- Peter Strzok told Congress last year that he deleted communications with Lisa Page, but he claimed he did so for “personal” reasons
- An attorney for Strzok says that the former FBI official deleted the records before he was removed from Special Counsel Robert Mueller’s Russia team
- Strzok testified that he was asked to review his personal phone and email accounts for any work-related documents. He said he conducted a search of those devices but found no FBI materials on them
Former FBI official Peter Strzok told Congress last year that he deleted “personal” communications he had with his mistress, former FBI attorney Lisa Page.
“As a fact of the matter, following the — at some point, I — you know, it was related to personal reasons — deleted all those,” Strzok told lawmakers on June 27, 2018, according to a transcript of the testimony released on Thursday.
“But they were the personal communications, not the work ones,” added Strzok, who acknowledged having an extramarital affair with Page.
Aitan Goelman, an attorney for Strzok, told The Daily Caller News Foundation on Thursday that Strzok deleted the messages before he was removed from the Mueller team.
“Pete deleted personal communications from his personal iPhone before and unrelated to these investigations,” said Goelman, who added in a follow-up comment that the deletions were made prior to July 27, 2017, when Strzok was kicked off the Mueller probe.
Goelman did not provide a specific date for the deletions.
Strzok, who was fired from the FBI in August 2018, said that he had been contacted by the Justice Department’s Office of the Inspector General (OIG) to provide any work-related communications he had on his personal cell phone and email accounts.
As deputy chief of FBI’s counterintelligence division, Strzok oversaw the Trump-Russia investigation, dubbed Crossfire Hurricane. He also played a leading role in the Hillary Clinton email investigation, which focused on whether the 2016 presidential candidate mishandled classified information on her private email server.
One issue that arose during that investigation was Clinton’s decision to delete around 30,000 emails that she deemed to be personal in nature. The former secretary of state provided another 30,000 emails to the State Department in December 2014. Republicans have asserted that Clinton may have deleted work-related emails as well from her server, which was housed at her private residence in New York.

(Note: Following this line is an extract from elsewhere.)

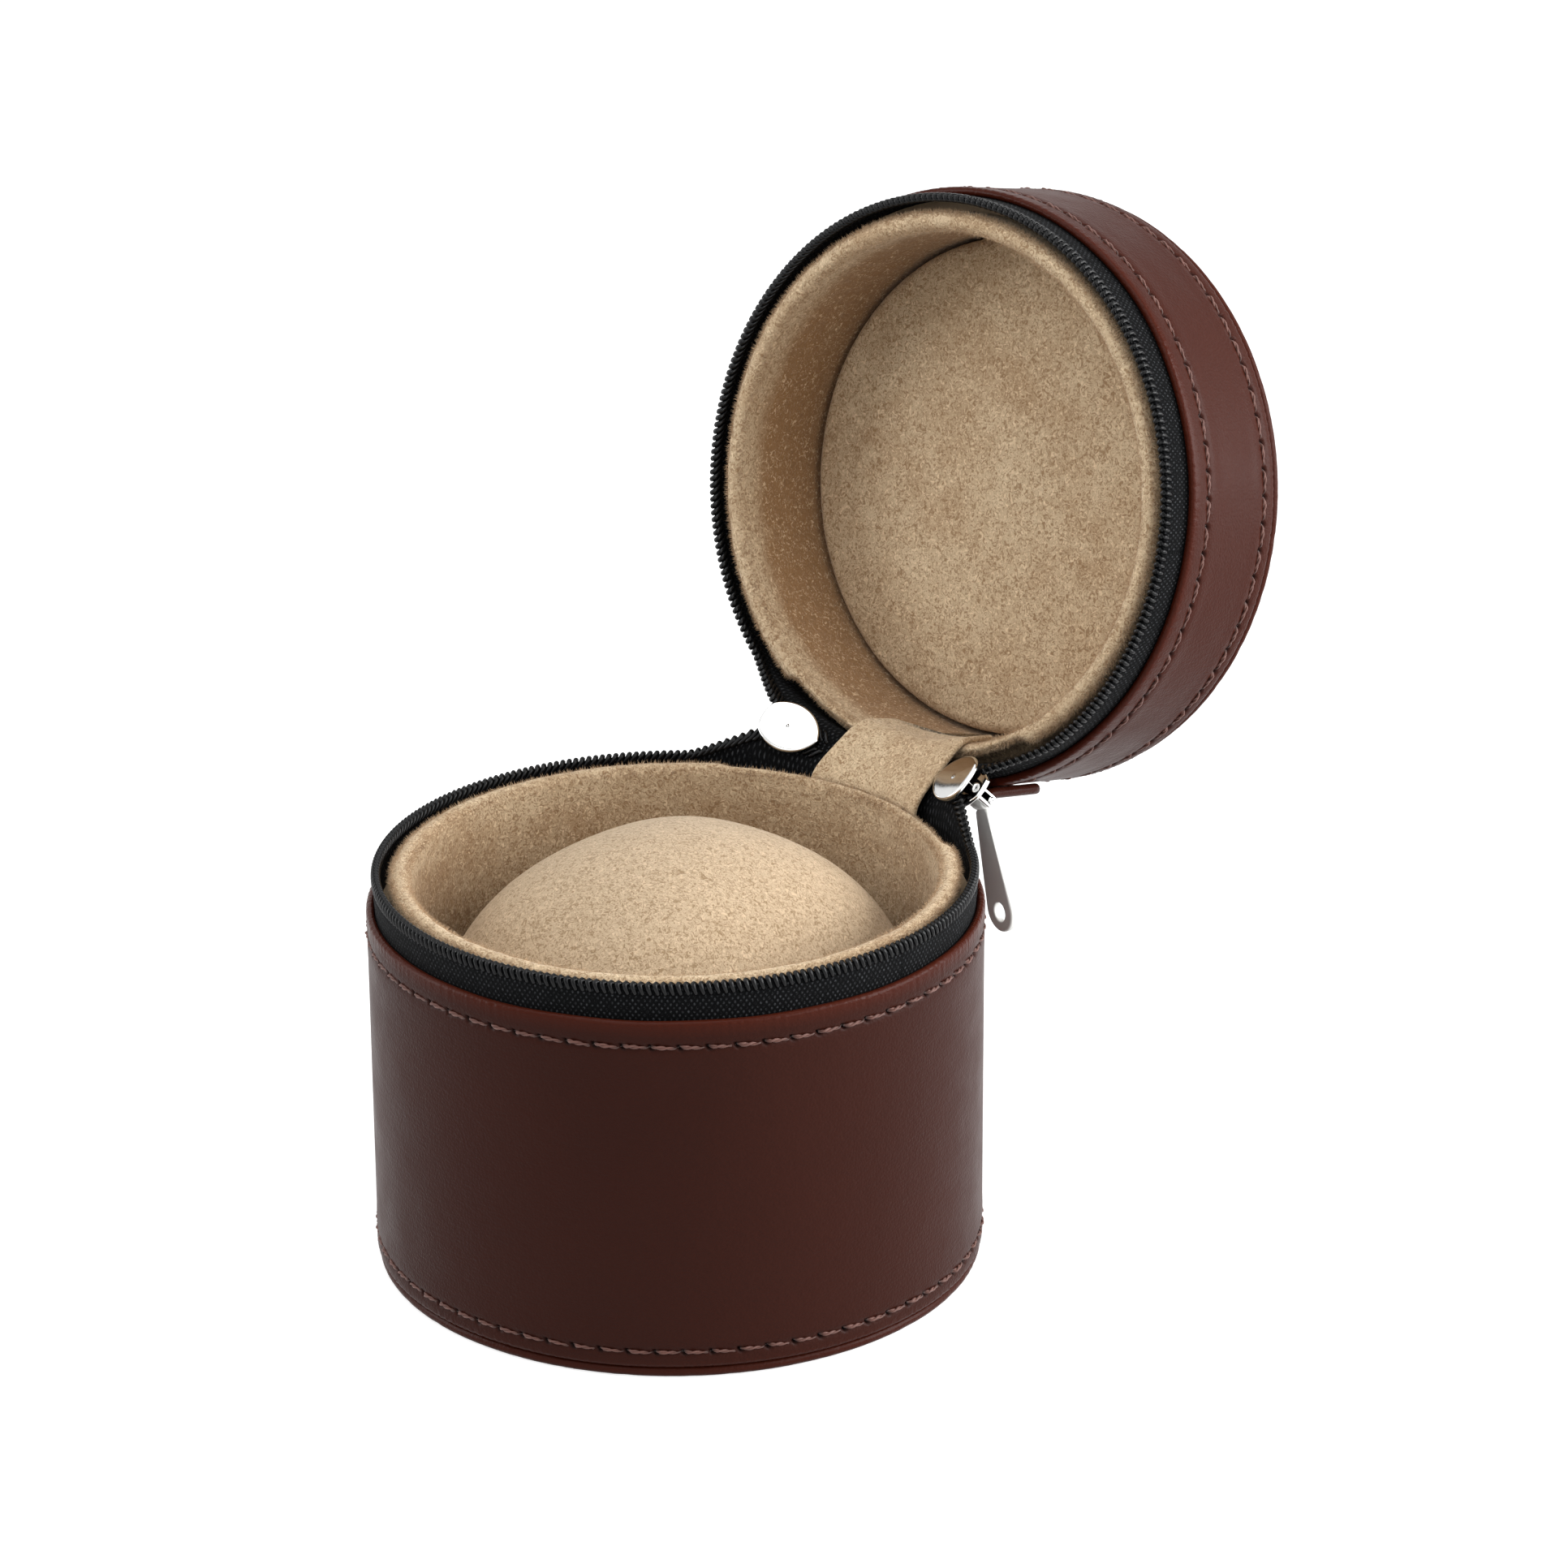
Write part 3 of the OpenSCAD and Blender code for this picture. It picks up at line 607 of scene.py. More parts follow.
def leather_profile(low, high, rows):
    """The outline of a leather wall as (radius, height) rows, from its eased low corner up the
    outer face, over the turned edge and down inside. Rows crowd beside the stitch rows."""
    corner = 0.9 * MM
    bend = LEATHER / 2
    arc = np.linspace(-math.pi / 2, 0, 8)
    foot = np.stack([CASE_R - corner + corner * np.cos(arc), low + corner + corner * np.sin(arc)], -1)
    plain = np.linspace(low + corner, high - bend, 30)[1:]
    crowded = np.concatenate([row + np.linspace(-1.3, 1.3, 15) * MM for row in rows])
    heights = np.unique(np.round(np.concatenate([plain, crowded]), 6))
    heights = heights[(heights > low + corner) & (heights <= high - bend)]
    heights = heights[np.concatenate([[True], np.diff(heights) > 0.06 * MM])]
    wall = np.stack([np.full(len(heights), CASE_R), heights], -1)
    arc = np.linspace(0, math.pi, 13)[1:]
    turn = np.stack([CASE_R - bend + bend * np.cos(arc), high - bend + bend * np.sin(arc)], -1)
    inside = np.array([[CASE_R - LEATHER, high - 3 * MM], [CASE_R - LEATHER, low]])
    return np.concatenate([foot, wall, turn, inside])


def leather_wall(low, high, rows, seed):
    """Points, faces and shading of a leather wall: the profile swept round, drawn in along the
    stitch rows and at each needle hole, plumped beside them and creased at both edges."""
    stitches = sizes().stitches
    profile = leather_profile(low, high, rows)
    r, z, a = swept(profile, stitches * LOOPS_PER_STITCH)
    outer = smooth_step((r - (CASE_R - LEATHER * 0.9)) / (LEATHER * 0.8))
    push = 0.05 * MM * waves(a, z, seed, (2, 9), 40)
    hole = 0
    groove, needle_hole, lip_height, plump = 0.2 * MM, 0.75 * MM, 0.10 * MM, 0.07 * MM
    for row in rows:
        deep, off, up = hole_shape(a, z, row, stitches)
        hole = np.maximum(hole, deep)
        lip = bump_at(off + 0.45 * MM, 0.35 * MM) * bump_at(up + 0.35 * MM, 0.3 * MM)
        push = push - groove * bump_at(up, 0.55 * MM) - needle_hole * deep + lip_height * lip
        push = push + plump * bump_at(np.abs(up) - 1.7 * MM, 0.9 * MM)
    pucker = waves(a, z, seed + 1, (110, 260), 900, 20) + 0.6 * waves(a, z, seed + 2, (300, 520), 1500)
    top_edge = smooth_step((z - (high - 1.9 * MM)) / (1.2 * MM))
    foot_edge = smooth_step((low + 1.4 * MM - z) / (1.0 * MM))
    push = push + 0.035 * MM * pucker * (top_edge + 1.2 * foot_edge)
    push = push + 0.10 * MM * bump_at(z - (high - 1.3 * MM), 0.9 * MM)
    wobble = 0.05 * MM * waves(a, z, seed + 3, (3, 16), 10) * top_edge
    points = around(r + push * outer, a, z + wobble)
    turned = np.clip(top_edge + 0.5 * foot_edge, 0, 1)
    faces = grid_quads(*r.shape, ring_rows=True, ring_cols=True)
    # The hole mask is painted shade: the leather material paints it nearly black.
    return points, faces, {"turned": turned, "hole": np.clip(hole * 1.6, 0, 1) * outer}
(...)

In the case of Strzok and Page’s personal communications, the OIG made the request after finding that the pair had exchanged anti-Trump text messages on their FBI-issued cell phones. Strzok was removed from the special counsel’s team after Michael Horowitz, the inspector general, told Robert Mueller about the texts.
Strzok said that he conducted a search of his personal accounts and devices but found no work-related messages.

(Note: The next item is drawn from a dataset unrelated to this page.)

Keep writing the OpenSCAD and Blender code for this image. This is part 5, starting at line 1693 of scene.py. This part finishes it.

He made it clear in his testimony that he was allowed the conduct the search on his own, without the involvement of the FBI or OIG.
During Strzok’s congressional hearing, Goelman said that he would not agree to provide his client’s personal communications “to the committee or anybody.”
“Just to clarify, we were asked to provide any work-related communications on Special Agent Strzok’s personal devices. And he reviewed and found that there weren’t any, and we told the IG that. We have not agreed, nor do we agree now, to open up all of Special Agent Strzok’s personal communications on his personal devices to the committee or anybody,” Goelman said.
Strzok also said that he was unaware of any attempts by the OIG or FBI to use subpoenas to obtain his personal communications.
The Strzok-Page texts were discovered during an investigation of the FBI’s handling of the Clinton email investigation.
The messages showed that Strzok and Page exchanged disparaging remarks about Trump. They also discussed aspects of “Crossfire Hurricane,” the FBI counterintelligence probe of the Trump campaign.
In one text on Aug. 8, 2016, Strzok told Page that “we’ll stop” Trump from becoming president. In a text message a week later, he discussed an “insurance policy” that the FBI should take out in the event of a Trump election victory.